The Goleta, California-based company said wholesale net sales increased 11.6% to $2.161 billion, alongside a direct-to-consumer sales increase of 20.8% to $1.467 billion for the 12 months ending March 31.
By region, domestic sales increased 13.1% to $2.451 billion, and international sales lifted 19.7% to $1.176 billion.
The company's star-performing brand Hoka continued to shine, clocking 58.5% growth $1.413 billion, partially offset by Deckers' largest brand, Ugg, which fell 2.7% to $1.929 million.
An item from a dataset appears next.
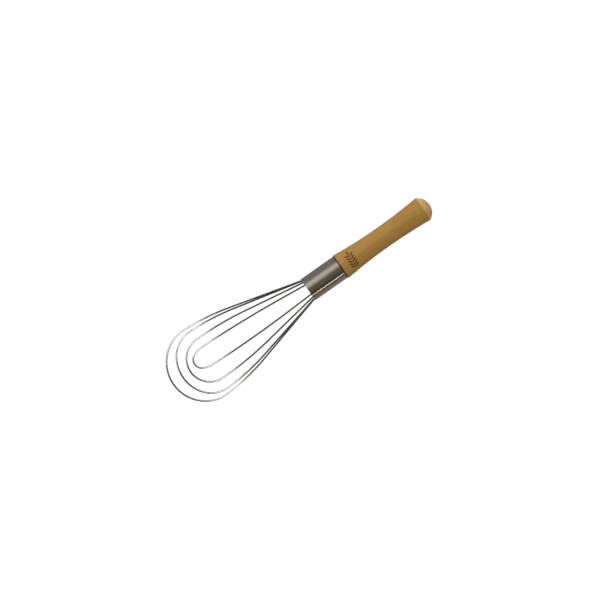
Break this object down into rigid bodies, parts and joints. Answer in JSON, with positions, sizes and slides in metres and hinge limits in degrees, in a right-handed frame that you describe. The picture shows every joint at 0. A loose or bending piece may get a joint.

Teva sales grew 12.5% to 183.1 million, while the company's other brands segment, primarily composed of Koolaburra, decreased 9.6% to $64.1 million.
Net income grew to $518. 8 million, compared to $451.9 million last year.
"Fiscal year 2025 was an exceptional year for the Deckers organization, delivering 15% revenue growth and increasing earnings per share nearly 20%," said Dave Powers, president and chief executive officer.
"We continue to deliver record results, including the Hoka brand adding more than half a billion dollars of top-line revenue. We are energized for the path ahead as we continue investing behind our long-term strategic priorities, while maintaining a disciplined approach to managing our operating model to drive sustainable future success."
Looking ahead, the company said it expects fiscal 2025 net sales to be approximately $3.95 billion.